> **DIRECTIONS FOR THIS TASK**
Set down, please, exactly the lines below that run from the line with "over the peaks." to the line with "for node in", both lines included.

> **DATA LINES**

= = =

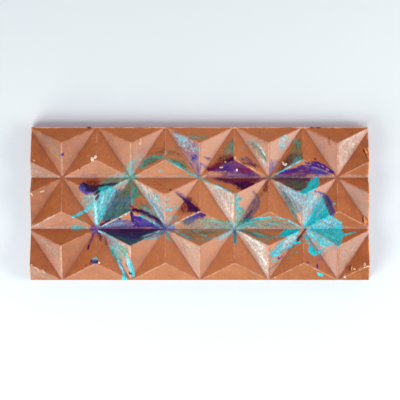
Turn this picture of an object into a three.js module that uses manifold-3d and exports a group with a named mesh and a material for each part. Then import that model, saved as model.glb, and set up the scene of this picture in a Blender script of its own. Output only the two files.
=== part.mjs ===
// A moulded milk chocolate tablet whose top is a lattice of three-sided pyramids.
// Millimetres, +Z up. The origin is the middle of the flat back, which the bar lies on.
// +X runs along the bar and +Y across it.

import * as THREE from "three";
import { ConvexGeometry } from "three/addons/geometries/ConvexGeometry.js";
import { mergeVertices } from "three/addons/utils/BufferGeometryUtils.js";
import Module from "manifold-3d";

// Size of the tablet
const LENGTH = 154; // along X at the back, its widest level
const WIDTH = 70; // along Y at the back
const VALLEY_HEIGHT = 5.5; // thickness where the pyramids meet
const PYRAMID_RISE = 5; // from a valley to a peak
const DRAFT = THREE.MathUtils.degToRad(3.5); // side walls lean in, so that the mould lets go
const CORNER_RADIUS = 0.8; // upright corners, at the back

// Lattice of pyramids
const ROWS = 3;
const COLUMNS = 5;
const ROW_DEPTH = WIDTH / ROWS; // a row runs from valley to valley
const PITCH = 31.3; // a little over a fifth of the length, so the ends cut their pyramids short
const VALLEY_SHARE = 0.02; // share of a pyramid's foot that its valley takes
const CORNER_SHARE = 0.03; // share of each foot edge that the blunt ridge takes at its end
const TIP_SHARE = 0.025; // a worn peak's size, as a share of the foot

// Working allowances
const CORNER_STEPS = 3; // facets round an upright corner
const SKIRT = 1; // how far a pyramid reaches down into the slab
const OVERSIZE = 10; // how far the slab stands out before the outline cuts it

const PEAK_HEIGHT = VALLEY_HEIGHT + PYRAMID_RISE;

const wasm = await Module();
wasm.setup();

// A closed geometry as a solid, with its shared vertices merged.
function solidFrom(geometry) {
  const bare = geometry.clone();
  bare.deleteAttribute("normal");
  bare.deleteAttribute("uv");
  const merged = mergeVertices(bare, 1e-4);
  return new wasm.Manifold(
    new wasm.Mesh({
      numProp: 3,
      vertProperties: merged.attributes.position.array,
      triVerts: new Uint32Array(merged.index.array),
    }),
  );
}

// A solid as a geometry with flat facets.
function geometryFrom(solid) {
  const { vertProperties, triVerts } = solid.getMesh();
  const geometry = new THREE.BufferGeometry();
  geometry.setAttribute("position", new THREE.BufferAttribute(vertProperties, 3));
  geometry.setIndex(new THREE.BufferAttribute(triVerts, 1));
  const faceted = geometry.toNonIndexed();
  faceted.computeVertexNormals();
  return faceted;
}

// The corners of one lattice triangle. Its neighbours to the left and right point the other way.
function triangleFoot(row, place) {
  const middle = ((place - COLUMNS) * PITCH) / 2;
  const back = (ROWS / 2 - row) * ROW_DEPTH;
  const front = back - ROW_DEPTH;
  const pointsBack = (row + place) % 2 === 0;
  const tipY = pointsBack ? back : front;
  const baseY = pointsBack ? front : back;
  return [
    new THREE.Vector2(middle, tipY),
    new THREE.Vector2(middle - PITCH / 2, baseY),
    new THREE.Vector2(middle + PITCH / 2, baseY),
  ];
}

// A triangle shrunk towards its centroid, so that share of its size is left.
function shrunk(triangle, centroid, share) {
  return triangle.map((corner) => centroid.clone().lerp(corner, share));
}

// Two points for each corner of a triangle, a little way along the edges that meet there.
function bluntCorners(triangle) {
  return triangle.flatMap((corner, i) => [
    corner.clone().lerp(triangle[(i + 1) % 3], CORNER_SHARE),
    corner.clone().lerp(triangle[(i + 2) % 3], CORNER_SHARE),
  ]);
}

// One pyramid with blunt ridges and a worn peak, standing on a skirt that reaches into the slab.
function pyramid(row, place) {
  const corners = triangleFoot(row, place);
  const centroid = new THREE.Vector2();
  corners.forEach((corner) => centroid.addScaledVector(corner, 1 / 3));
  const foot = bluntCorners(shrunk(corners, centroid, 1 - VALLEY_SHARE));
  const tip = shrunk(corners, centroid, TIP_SHARE);
  const at = (points, height) => points.map((p) => new THREE.Vector3(p.x, p.y, height));
  return new ConvexGeometry([
    ...at(foot, VALLEY_HEIGHT - SKIRT),
    ...at(foot, VALLEY_HEIGHT),
    ...at(tip, PEAK_HEIGHT),
  ]);
}

// The slab that carries the pyramids, before its outline is cut.
function slab() {
  const geometry = new THREE.BoxGeometry(LENGTH + OVERSIZE, WIDTH + OVERSIZE, VALLEY_HEIGHT);
  return geometry.translate(0, 0, VALLEY_HEIGHT / 2);
}

// The rounded rectangle of the side walls at one height.
function outlineAt(height) {
  const lean = height * Math.tan(DRAFT);
  const radius = CORNER_RADIUS;
  const points = [];
  for (const [sideX, sideY] of [[1, 1], [-1, 1], [-1, -1], [1, -1]]) {
    for (let step = 0; step <= CORNER_STEPS; step++) {
      const angle = (step / CORNER_STEPS) * (Math.PI / 2);
      points.push(
        new THREE.Vector3(
          sideX * (LENGTH / 2 - lean - radius + radius * Math.cos(angle)),
          sideY * (WIDTH / 2 - lean - radius + radius * Math.sin(angle)),
          height,
        ),
      );
    }
  }
  return points;
}

// The space inside the mould's side walls, from the back to just over the peaks.
function mouldCavity() {
  return new ConvexGeometry([...outlineAt(0), ...outlineAt(PEAK_HEIGHT + SKIRT)]);
}

function chocolateBar() {
  let relief = solidFrom(slab());
  for (let row = 0; row < ROWS; row++) {
    for (let place = 0; place <= 2 * COLUMNS; place++) {
      relief = relief.add(solidFrom(pyramid(row, place)));
    }
  }
  const milkChocolate = new THREE.MeshStandardMaterial({
    color: 0xa8663f,
    roughness: 0.45,
    metalness: 0,
  });
  const bar = relief.intersect(solidFrom(mouldCavity()));
  const mesh = new THREE.Mesh(geometryFrom(bar), milkChocolate);
  mesh.name = "chocolate_bar";
  return mesh;
}

const tablet = new THREE.Group();
tablet.add(chocolateBar());

export default tablet;
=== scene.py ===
# %% [markdown]
# # A moulded milk chocolate tablet
# This lesson dresses one packed bar of milk chocolate.
# The real bar is poured into a polycarbonate mould that was first smeared with coloured cocoa butter.
# It comes out with a lattice of three-sided pyramids on top, glossy where the mould was polished.
# The measured solid arrives as a fixed frame, and everything here is worked out from its box.

# %% Load the frame
import math
import bpy
import numpy as np
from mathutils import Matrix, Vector


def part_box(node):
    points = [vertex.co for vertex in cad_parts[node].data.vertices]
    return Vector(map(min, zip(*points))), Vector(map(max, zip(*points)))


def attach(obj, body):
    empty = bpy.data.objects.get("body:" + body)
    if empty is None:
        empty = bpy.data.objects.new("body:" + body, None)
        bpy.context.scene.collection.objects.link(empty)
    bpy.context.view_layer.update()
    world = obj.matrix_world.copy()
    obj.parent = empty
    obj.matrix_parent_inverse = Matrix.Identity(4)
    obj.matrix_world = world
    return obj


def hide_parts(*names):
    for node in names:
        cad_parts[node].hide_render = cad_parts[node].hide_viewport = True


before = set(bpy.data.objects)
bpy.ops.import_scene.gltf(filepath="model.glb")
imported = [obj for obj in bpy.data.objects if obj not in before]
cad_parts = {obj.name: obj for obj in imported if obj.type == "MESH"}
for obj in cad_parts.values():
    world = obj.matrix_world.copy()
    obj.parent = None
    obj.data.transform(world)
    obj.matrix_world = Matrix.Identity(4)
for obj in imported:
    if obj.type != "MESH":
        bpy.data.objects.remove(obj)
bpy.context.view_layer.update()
low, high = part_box("chocolate_bar")
print("the bar measures", [round(side * 1000, 2) for side in high - low], "mm")

# %% [markdown]
# ## Camera
# The bar was photographed from almost straight above, a little from its front edge.
# A long lens from more than half a metre keeps the edges parallel.
# The peaks still lean outwards a touch.
# The lens is worked out from how large a millimetre appears, so the bar fills the frame as it should.

# %% Camera
MM = 0.001
IMAGE_WIDTH = 400  # pixels across the picture
PIXELS_PER_MM = 2.194  # how large a millimetre of the bar appears
SENSOR_WIDTH = 36  # mm, Blender's usual sensor
CAMERA_DISTANCE = 600 * MM
CAMERA_TILT = math.radians(2.5)  # from straight above towards the front
NEAREST_SEEN = 10 * MM
AIM = Vector((0.1, 1.5, 5.5)) * MM  # the point of the bar at the middle of the picture

camera_data = bpy.data.cameras.new("camera")
camera_data.sensor_width = SENSOR_WIDTH
camera_data.lens = PIXELS_PER_MM * CAMERA_DISTANCE / MM * SENSOR_WIDTH / IMAGE_WIDTH
camera_data.clip_start = NEAREST_SEEN
camera = bpy.data.objects.new("camera", camera_data)
bpy.context.scene.collection.objects.link(camera)
camera.location = AIM + CAMERA_DISTANCE * Vector((0, -math.sin(CAMERA_TILT), math.cos(CAMERA_TILT)))
camera.rotation_euler = (CAMERA_TILT, 0, 0)
bpy.context.scene.camera = camera
print("lens", round(camera_data.lens, 1), "mm")

# %% [markdown]
# ## The lattice
# The top is a sheet of equal triangles in three strips, each raised to a peak over its middle.
# It could be a heap of separate cones, but then the valleys would never meet cleanly.
# So a plane is cut along the lattice lines, as with a knife and a ruler.
# Then every triangle is poked up at once.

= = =

> **THE ANSWER**
// The space inside the mould's side walls, from the back to just over the peaks.
function mouldCavity() {
  return new ConvexGeometry([...outlineAt(0), ...outlineAt(PEAK_HEIGHT + SKIRT)]);
}

function chocolateBar() {
  let relief = solidFrom(slab());
  for (let row = 0; row < ROWS; row++) {
    for (let place = 0; place <= 2 * COLUMNS; place++) {
      relief = relief.add(solidFrom(pyramid(row, place)));
    }
  }
  const milkChocolate = new THREE.MeshStandardMaterial({
    color: 0xa8663f,
    roughness: 0.45,
    metalness: 0,
  });
  const bar = relief.intersect(solidFrom(mouldCavity()));
  const mesh = new THREE.Mesh(geometryFrom(bar), milkChocolate);
  mesh.name = "chocolate_bar";
  return mesh;
}

const tablet = new THREE.Group();
tablet.add(chocolateBar());

export default tablet;
=== scene.py ===
# %% [markdown]
# # A moulded milk chocolate tablet
# This lesson dresses one packed bar of milk chocolate.
# The real bar is poured into a polycarbonate mould that was first smeared with coloured cocoa butter.
# It comes out with a lattice of three-sided pyramids on top, glossy where the mould was polished.
# The measured solid arrives as a fixed frame, and everything here is worked out from its box.

# %% Load the frame
import math
import bpy
import numpy as np
from mathutils import Matrix, Vector


def part_box(node):
    points = [vertex.co for vertex in cad_parts[node].data.vertices]
    return Vector(map(min, zip(*points))), Vector(map(max, zip(*points)))


def attach(obj, body):
    empty = bpy.data.objects.get("body:" + body)
    if empty is None:
        empty = bpy.data.objects.new("body:" + body, None)
        bpy.context.scene.collection.objects.link(empty)
    bpy.context.view_layer.update()
    world = obj.matrix_world.copy()
    obj.parent = empty
    obj.matrix_parent_inverse = Matrix.Identity(4)
    obj.matrix_world = world
    return obj


def hide_parts(*names):
    for node in names:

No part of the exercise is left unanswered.